All-Nighters and the Longest Final Exam Ever
The problem sets to this class were most difficult, prompting us to pull all-nighters the night before the problem sets were due. I fondly remember the long nights at Synergy house or in the study rooms at Kimball Hall, working feverishly with Nelson, Edwin, Marissa, and the rest of the gang. We “relaxed” by doing handstands, by consoling each other, and by generally acting crazy all night. We were in this together, and doggone-it, we were going to get this problem set done together even if we all died doing so! Philosophy 160A pushed the limits of human hygiene to an all-time low in that class; man, did it get bad, but we loved each other nonetheless since we were all in the same boat.
I remember that my completed final exam, which was of the take-home variety, was over 80 pages in length and took me an incalculable number of hours to finish! I recall corralling a table at the Stanford CoHo all to myself, with my past problem sets, notes, and, of course, A Mathematical Introduction to Logic, spread all over. After my 12 hour fest at the CoHo, I went to the Physics Lounge on top of Varian to continue working with the rest of my 160A study group. I don’t know how we did it, but we completed the final on time. When we handed the inimitable Professor Kremer our completed final (which we even had binded!), we had done it, we had survived Philosophy 160A with (most of) our sanity intact!
At the end of my tour of duty in Philosophy 160A, I had the idea that I would take Philosophy 160B the following quarter.

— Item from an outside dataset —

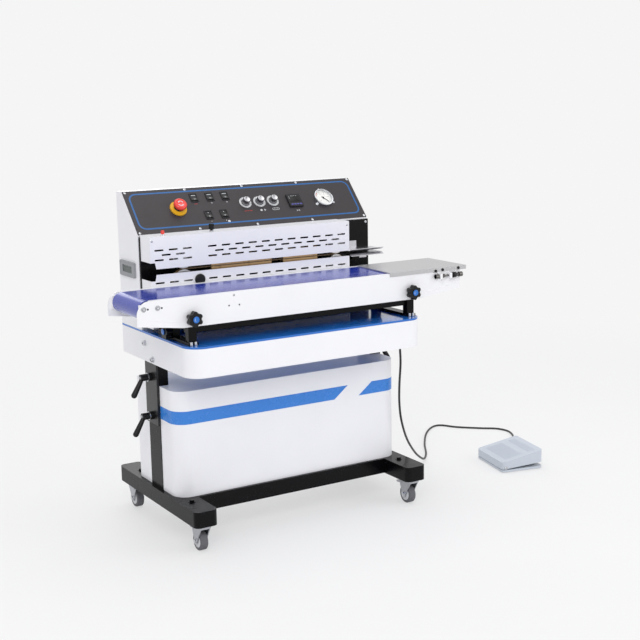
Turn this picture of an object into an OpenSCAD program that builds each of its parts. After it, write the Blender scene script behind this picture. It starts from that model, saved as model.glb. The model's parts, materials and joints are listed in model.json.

After a few weeks in the class, I realized I was stricken with an extreme case of Logic Fever and quickly dropped the class. I didn’t want to subject myself to another quarter of pain and suffering.
I heard that the powers that be in the Symbolic Systems Program have watered down the class somewhat in the years following my graduation. Still, I continue to hear the horror stories of the devilish problem sets, along with the positive stories of SSP students bonding together in a class and program that can only exist at Stanford.
The rest of this musing can be inferred using a simple reductive theorem. It is left as an exercise for the reader to complete.